The first movement carries much of the quintet’s main argument. Its slow introduction and large Allegro section establish the emotional weight, thematic material, and dramatic pressure that later movements respond to.

What is the best movement to start with?

If you want the full architecture, start with the first movement. If you want the emotional core quickly, start with the Largo. If you need something more agile before entering the darker music, try the Scherzo first.

Is this piece good for studying chamber music?

Yes. It is excellent for studying ensemble balance, motivic development, counterpoint, piano-string texture, and late Romantic form. It is especially useful for listeners comparing Russian chamber music with Brahms, Franck, and Dvořák.

Conclusion: The Door Opens Slowly

Taneyev’s Piano Quintet in G minor, Op. 30 begins with a problem: a heavy door, a dark key, and a listener unsure where to stand. By the end, the work has not made that darkness disappear. It has organized it, argued with it, sung through it, and given it shape.

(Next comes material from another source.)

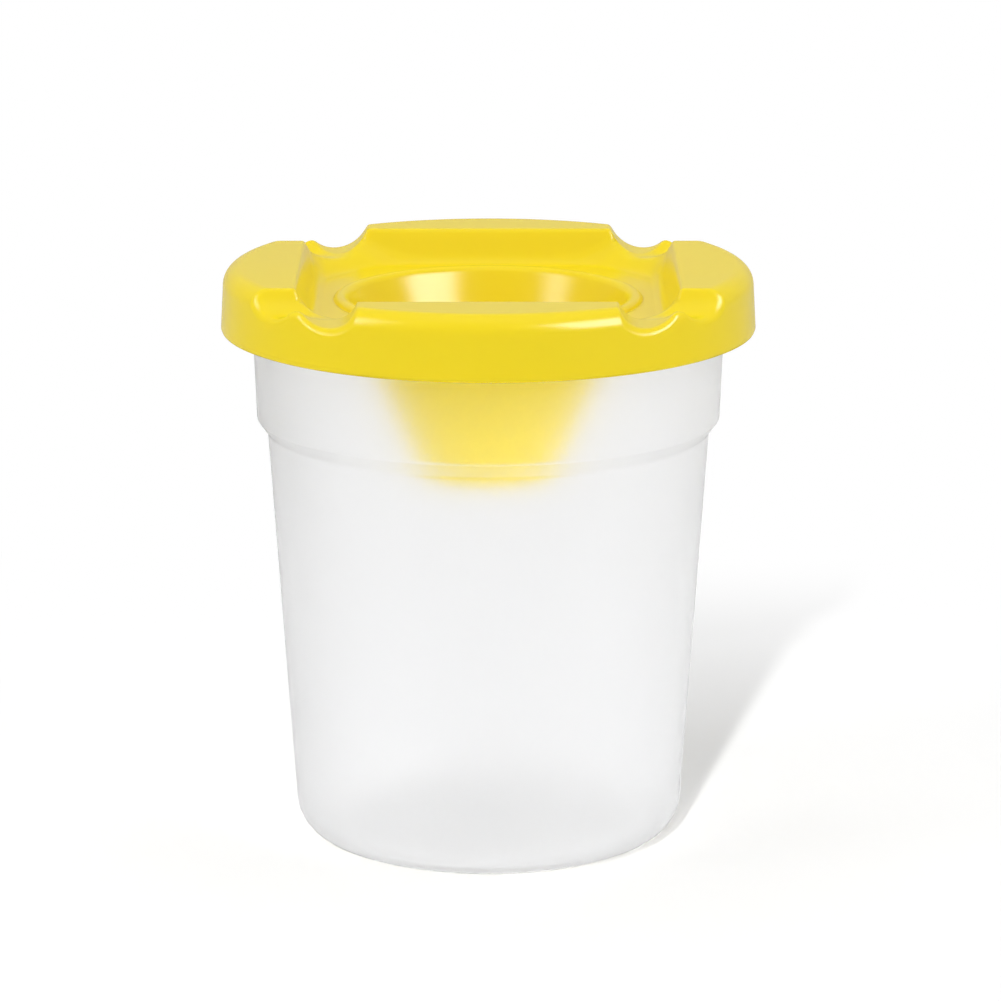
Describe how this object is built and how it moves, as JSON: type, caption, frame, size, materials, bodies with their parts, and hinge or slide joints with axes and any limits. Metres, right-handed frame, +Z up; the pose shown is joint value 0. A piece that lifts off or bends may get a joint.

That is the practical beauty of this quintet. You do not need to understand every contrapuntal detail to feel its force. You only need a few listening handles: the piano’s weight, the string replies, the four-movement emotional route, and the way themes return changed by experience.

Your next step is simple and doable within 15 minutes: listen to the opening of the first movement, then jump to the Largo. Write down three words for each. If the first movement says “burden, argument, stone,” and the Largo says “memory, warmth, night,” you have already begun hearing Taneyev on his own terms.

The door opens slowly. That is part of the honor.